The Microbiome

Alone Together

Not even the most solitary of all human beings is really ever alone. Indeed, we always have company, with the numerically greatest number of life companions small and invisible, and residing within inside us who, like Gulliver, are genuine giants in comparison. From the very moment we are born, an astounding, complex, and dynamic consortium of microorganisms occupies our body cavities (skin, airways, genitourinary, and gastrointestinal tracts) and coexists with us harmoniously as long as we breathe. This symbiotic relationship is based on a mutually beneficial exchange. We provide nutrients and an adequate environment for bacteria that, in return, shape our immune system, degrade complex polysaccharides, and produce vitamins and other essential factors we would otherwise be unable to produce.

The numbers are staggering. Consider these facts: The overall number of human cells in our bodies is about 10 trillion. The total bacterial cells we all carry at any given time nears 100 trillion. In fact, three pounds of bacteria reside in your intestines as you are reading! Therefore, on a cell-by-cell basis, we are only 10% human. And that isn’t all. A human genome contains roughly 30,000 protein-coding genes. The composite of microbial genome (or metagenome) is 100 times larger. By these metrics, we are 99% bacterial.

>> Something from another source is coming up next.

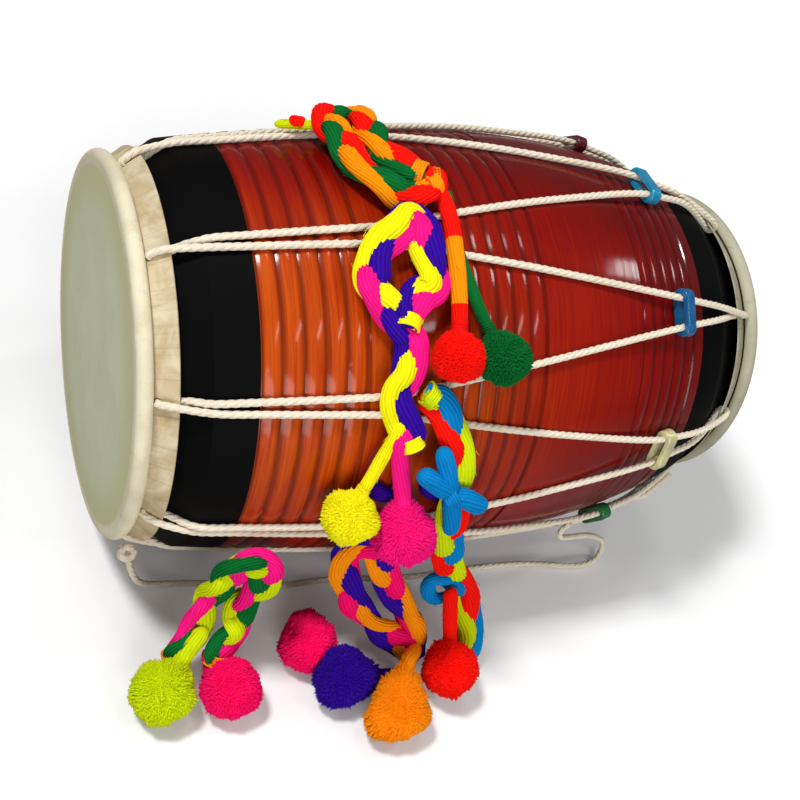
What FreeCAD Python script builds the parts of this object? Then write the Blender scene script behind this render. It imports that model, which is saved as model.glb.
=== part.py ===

The complexity, power, and vastness of these “worlds within worlds” have led to the emerging field of microbiome, which has extended our view of self and transformed the common notion of individuality. Rather than unique and distinct individuals, according to emerging ideas, we should consider ourselves as ecosystems in which multiple species and their genes interact with each other in intricate ways to allow mutual survival.

The term “microbiome,” which was proposed a decade ago by Nobel laureate Joshua Lederberg, identifies the totality of microbes (commensals and pathogenic), their genomes (metagenome), and environmental interactions in a defined community or biological niche. Until recently, the microbial elements of biology have been all but ignored as determinants of health and disease beyond the obvious setting of infection.¹

Most recently, and following the same logic, the National Institutes of Health Human Microbiome Project and the European MetaHit consortium have embraced the idea that it is impossible to fully understand human health and disease unless this collective human–microbiome “superorganism” is better studied and defined.^2,3 This concept is attractive in understanding the pathogenesis of many rheumatic and autoimmune diseases and, more specifically, in rheumatoid arthritis (RA), which has long been regarded as a complex polygenic entity with an endless search for triggering factors.⁴

Dwarves Standing on the Shoulders of Giants

RA is a systemic, inflammatory autoimmune disorder. It is currently considered a multifactorial disease, in which multiple genes and environmental factors act in concert to cause pathological events.⁵ Despite recent advances in understanding molecular pathogenesis and developing more effective treatments, the etiology of RA remains mysterious, and treatment relies on agents that are broad in their action and fail to induce cure. Since the observation in the mid-1980s that the major histocompatibility complex class II alleles (“shared epitope” hypothesis) contribute to RA susceptibility, many other genetic variants associated with disease have been discovered through genome-wide association studies; these variants include PTPN22 and CTLA4, to name only two.^4,6 Although genetic studies have improved our understanding of disease susceptibility and provided insight into functional genomics, it has become clear that genetic effects are insufficient to account for differences in the incidence of RA (for instance, RA concordance in monozygotic twins is at best 15%). A gene–environment interaction, including its biological consequences, is therefore a more plausible explanation.